What to do ▸
Repeat exactly the stretch of lines from the line containing "rotor_bush();" through the line containing "obj.data.transform(obj.matrix_world)", both included, and nothing else.

— START OF Given material —

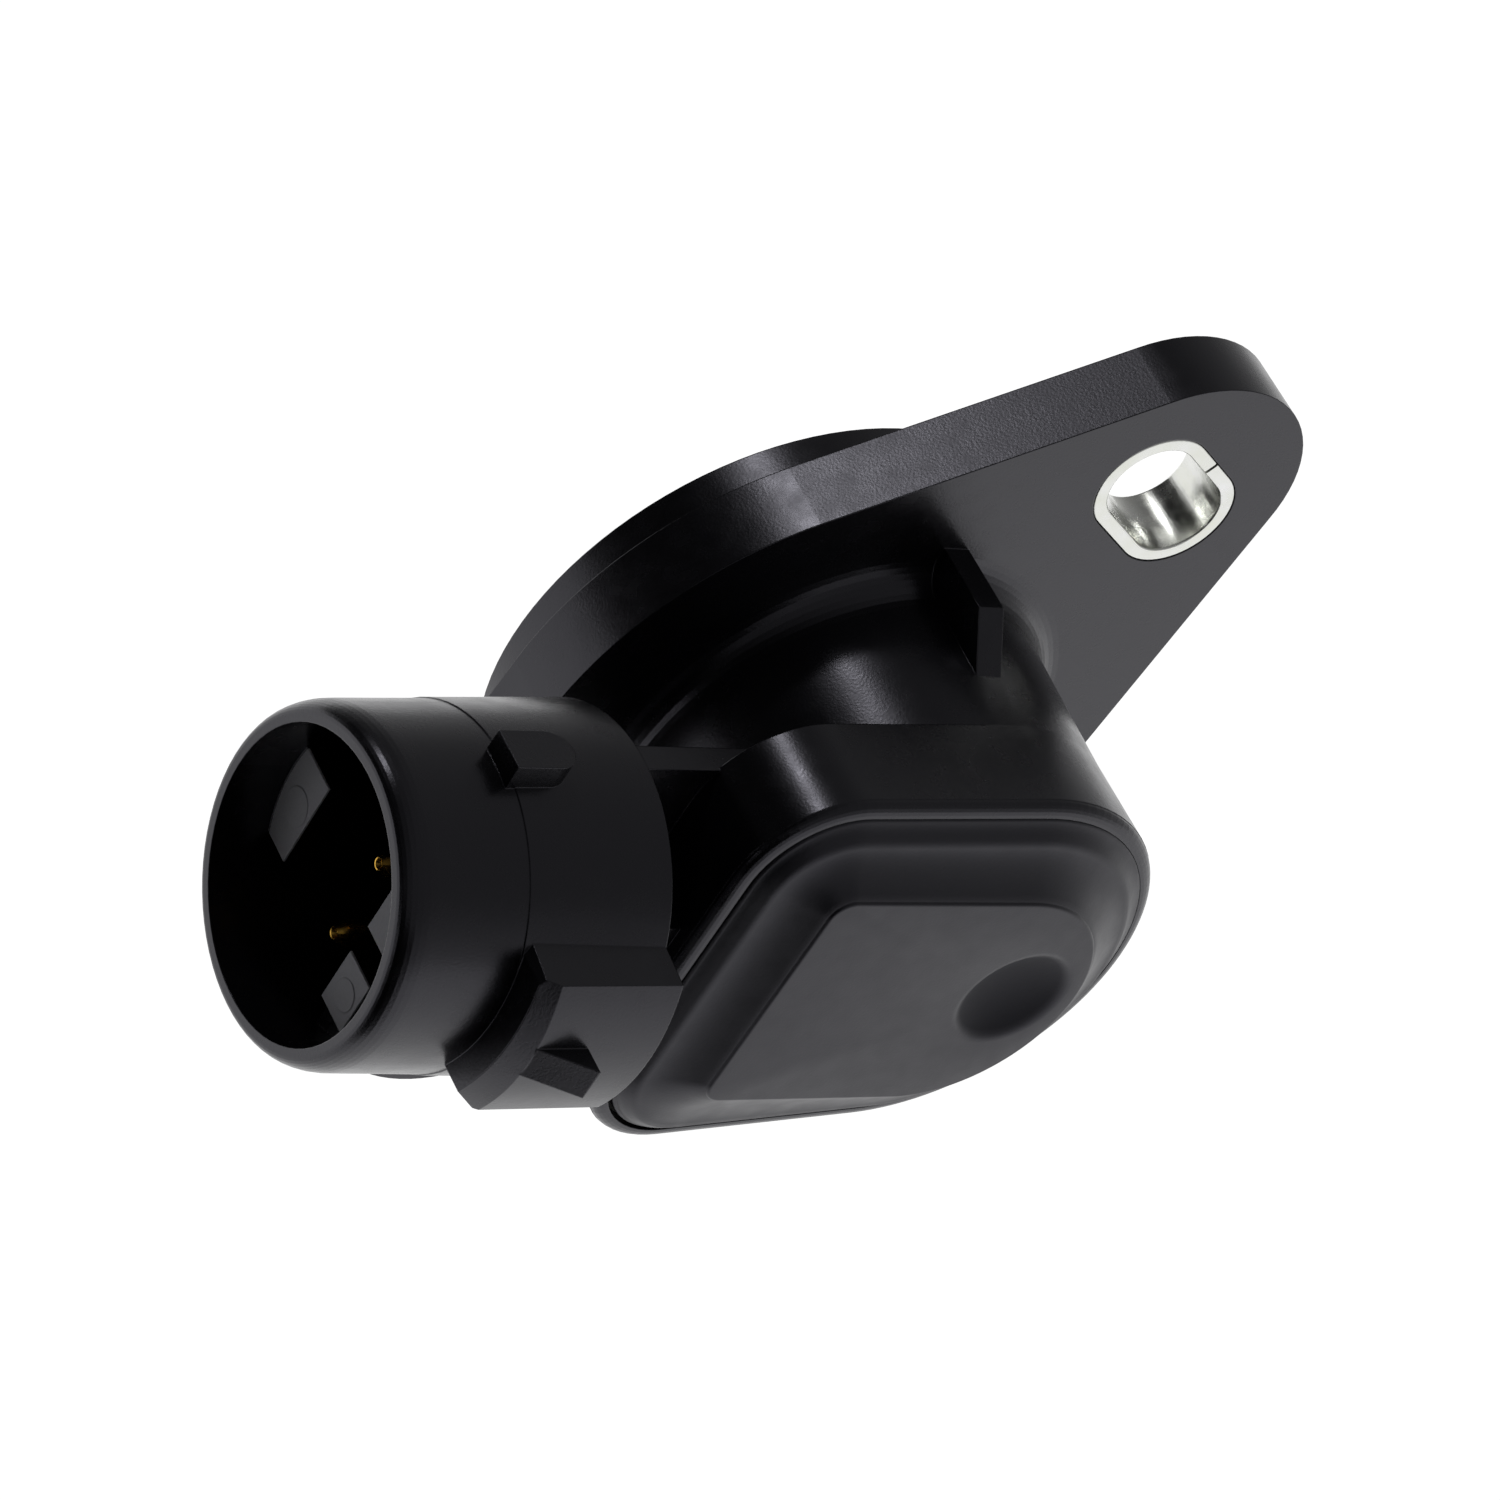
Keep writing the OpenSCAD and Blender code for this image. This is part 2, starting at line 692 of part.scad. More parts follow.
// Ends of the return spring: one lies in the housing's wall, one hooks into the rotor's head
module spring_leg(grow) {
    rotate([0, -spring_start, 0]) translate([spring_r, -spring_low, 0]) rotate([0, 90, 0])
        cylinder(r = wire_r + grow, h = leg_l + grow, $fn = 24);
}

module spring_hook(grow) {
    turn = 360 * spring_turns + spring_start;
    rotate([0, -turn, 0]) translate([spring_r, 0, 0])
        slab(spring_high, head_d + head_t / 2 + grow) circle(wire_r + grow, $fn = 24);
}

// Ring of points round the wire at a place, with the two directions across the wire
function wire_ring(p, u, v) =
    [for (k = [0:spring_sides - 1]) p + wire_r * (cos(k * 360 / spring_sides) * u + sin(k * 360 / spring_sides) * v)];

function outward(a) = [cos(a), 0, sin(a)];
function along(a) = [-sin(a), 0, cos(a)];

module return_spring() {
    n = round(spring_steps * spring_turns);
    front = [0, -1, 0];
    first = spring_start;
    last = first + 360 * spring_turns;
    low = [0, -spring_low, 0];
    high = [0, -spring_high, 0];
    points = concat(
        wire_ring(low + (spring_r + leg_l) * outward(first), along(first), front),
        wire_ring(low + spring_r * outward(first), along(first) + outward(first), front),
        [for (i = [2:n - 2]) let (a = first + i * (last - first) / n)
            each wire_ring(low + (high - low) * i / n + spring_r * outward(a), outward(a), front)],
        wire_ring(high + spring_r * outward(last), outward(last), front - along(last)),
        wire_ring([0, -head_d - head_t / 2, 0] + spring_r * outward(last), outward(last), -along(last)));
    rings = len(points) / spring_sides;
    sides = [for (i = [0:rings - 2], k = [0:spring_sides - 1]) let (j = (k + 1) % spring_sides)
        [i * spring_sides + k, i * spring_sides + j, (i + 1) * spring_sides + j, (i + 1) * spring_sides + k]];
    ends = [[for (k = [0:spring_sides - 1]) spring_sides - 1 - k],
        [for (k = [0:spring_sides - 1]) (rings - 1) * spring_sides + k]];
    color("#8f9296") polyhedron(points, concat(sides, ends));
}

module shaft_seal() {
    color("#1b1b1d") turned() polygon([
        [shaft_r + 0.05, seal_back + 0.9], [shaft_r + 0.7, seal_back], [seal_counter_r, seal_back],
        [seal_counter_r, seal_front], [shaft_r + 1.2, seal_front], [shaft_r + 1.2, seal_back + 1.6],
        [shaft_r + 0.05, seal_back + 1.4]]);
}

module face_seal() {
    color("#1b1b1d") turned() translate([oring_ring_r, oring_floor - oring_r]) circle(oring_r, $fn = 48);
}

housing();
front_cover();
cover_seal();
upper_sleeve();
lower_sleeve();
upper_terminal();
middle_terminal();
lower_terminal();
solder_joints();
resistor_board();
resistive_track();
collector_track();
conductor_lines();
rotor();
rotor_bush();
thrust_washer();
retaining_clip();
wiper_carrier();
wiper_brush();
wiper_rivets();
return_spring();
shaft_seal();
face_seal();
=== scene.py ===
import math

import bmesh
import bpy
from mathutils import Matrix, Vector


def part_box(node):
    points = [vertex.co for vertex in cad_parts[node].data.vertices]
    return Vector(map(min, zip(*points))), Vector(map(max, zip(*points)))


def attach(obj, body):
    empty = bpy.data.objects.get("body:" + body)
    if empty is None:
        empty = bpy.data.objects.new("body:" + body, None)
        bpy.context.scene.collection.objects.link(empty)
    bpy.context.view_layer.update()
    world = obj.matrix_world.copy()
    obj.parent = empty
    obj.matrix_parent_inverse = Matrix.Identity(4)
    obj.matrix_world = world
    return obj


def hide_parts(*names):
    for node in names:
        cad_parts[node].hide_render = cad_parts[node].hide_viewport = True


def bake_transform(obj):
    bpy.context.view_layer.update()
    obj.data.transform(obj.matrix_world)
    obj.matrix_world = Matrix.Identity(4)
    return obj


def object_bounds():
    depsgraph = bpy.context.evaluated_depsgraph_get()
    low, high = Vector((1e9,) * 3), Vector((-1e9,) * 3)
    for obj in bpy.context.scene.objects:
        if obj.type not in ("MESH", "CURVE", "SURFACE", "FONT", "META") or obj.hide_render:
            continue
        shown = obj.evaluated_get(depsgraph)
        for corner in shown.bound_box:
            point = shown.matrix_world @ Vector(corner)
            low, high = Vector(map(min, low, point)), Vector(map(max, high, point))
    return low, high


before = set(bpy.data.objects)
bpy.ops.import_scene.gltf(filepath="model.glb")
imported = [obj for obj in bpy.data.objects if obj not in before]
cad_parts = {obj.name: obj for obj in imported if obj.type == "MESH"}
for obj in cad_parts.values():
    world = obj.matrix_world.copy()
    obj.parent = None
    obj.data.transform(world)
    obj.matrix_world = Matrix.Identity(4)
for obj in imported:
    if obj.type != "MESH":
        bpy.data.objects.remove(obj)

bl_info = {
    "name": "Throttle Position Sensor Dresser",
    "version": (1, 0, 0),
    "blender": (4, 5, 0),
    "location": "3D View > Sidebar > Sensor",
    "description": "Builds the finished looks of a throttle position sensor around its packed solids",
    "category": "Object",
}

MM = 0.001
FIXED = "sensor_body"
CAD_LOW, CAD_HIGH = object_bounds()


# Colours and nodes


def linear(code):
    """Linear colour with alpha from an sRGB hex code such as #1c1c1f."""
    parts = [int(code[i:i + 2], 16) / 255 for i in (1, 3, 5)]
    turned = [c / 12.92 if c <= 0.04045 else ((c + 0.055) / 1.055) ** 2.4 for c in parts]
    return (*turned, 1.0)


def tones(*codes):
    """Linear colours from sRGB hex codes."""
    return [linear(code) for code in codes]


def colour(name, description, code):
    """A colour that a user may change, with an sRGB hex code as its default."""
    return bpy.props.FloatVectorProperty(
        name=name, description=description, default=linear(code), size=4, min=0, max=1, subtype="COLOR")


def add(tree, kind, inputs=None, **settings):
    """Adds a node, sets its settings, and sets or links its inputs."""
    made = tree.nodes.new(kind)
    for name, value in settings.items():
        setattr(made, name, value)
    for name, value in (inputs or {}).items():
        if isinstance(value, bpy.types.NodeSocket):
            tree.links.new(value, made.inputs[name])
        else:
            made.inputs[name].default_value = value
    return made


def new_material(name):
    """An empty material and its node tree."""
    material = bpy.data.materials.new(name)
    material.use_nodes = True
    material.node_tree.nodes.clear()
    return material, material.node_tree


# Most of a grain's values lie between these two.
GRAIN_LOW, GRAIN_HIGH = 0.3, 0.7


def grain(tree, size_mm, detail=2.0, stretch=(1, 1, 1)):
    """A cloudy pattern whose grain has a real size in millimetres, drawn out along an axis by stretch."""
    place = add(tree, "ShaderNodeTexCoord")
    scaled = add(tree, "ShaderNodeMapping", {
        "Vector": place.outputs["Object"], "Scale": [1 / s for s in stretch]})
    return add(tree, "ShaderNodeTexNoise", {
        "Vector": scaled.outputs["Vector"], "Scale": 1 / (size_mm * MM), "Detail": detail,
    }).outputs["Fac"]


# Materials


def finish(name, shader, pair, tone_grain, gloss, gloss_grain, relief, height_mm, relief_grain):
    """A material whose tone, gloss and relief each follow a grain of a real size.

    The pair is its two colours, the gloss its roughness from smoothest to roughest, the relief the
    strength of a bump of a height in millimetres, and a grain is its size, detail and stretch.
    """
    material, tree = new_material(name)
    tone = add(tree, "ShaderNodeMix", {
        "Factor": grain(tree, *tone_grain), "A": pair[0], "B": pair[1]}, data_type="RGBA")
    rough = add(tree, "ShaderNodeMapRange", {
        "Value": grain(tree, *gloss_grain), "From Min": GRAIN_LOW, "From Max": GRAIN_HIGH,
        "To Min": gloss[0], "To Max": gloss[1]})
    raised = add(tree, "ShaderNodeBump", {
        "Strength": relief, "Distance": height_mm * MM, "Height": grain(tree, *relief_grain)})
    inputs = {
        "Base Color": tone.outputs["Result"],
        "Roughness": rough.outputs["Result"],
        "Normal": raised.outputs["Normal"],
    }
    shaded = add(tree, "ShaderNodeBsdfPrincipled", {**shader, **inputs})
    add(tree, "ShaderNodeOutputMaterial", {"Surface": shaded.outputs["BSDF"]})
    return material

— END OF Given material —

Exercise answer ▸
rotor_bush();
thrust_washer();
retaining_clip();
wiper_carrier();
wiper_brush();
wiper_rivets();
return_spring();
shaft_seal();
face_seal();
=== scene.py ===
import math

import bmesh
import bpy
from mathutils import Matrix, Vector


def part_box(node):
    points = [vertex.co for vertex in cad_parts[node].data.vertices]
    return Vector(map(min, zip(*points))), Vector(map(max, zip(*points)))


def attach(obj, body):
    empty = bpy.data.objects.get("body:" + body)
    if empty is None:
        empty = bpy.data.objects.new("body:" + body, None)
        bpy.context.scene.collection.objects.link(empty)
    bpy.context.view_layer.update()
    world = obj.matrix_world.copy()
    obj.parent = empty
    obj.matrix_parent_inverse = Matrix.Identity(4)
    obj.matrix_world = world
    return obj


def hide_parts(*names):
    for node in names:
        cad_parts[node].hide_render = cad_parts[node].hide_viewport = True


def bake_transform(obj):
    bpy.context.view_layer.update()
    obj.data.transform(obj.matrix_world)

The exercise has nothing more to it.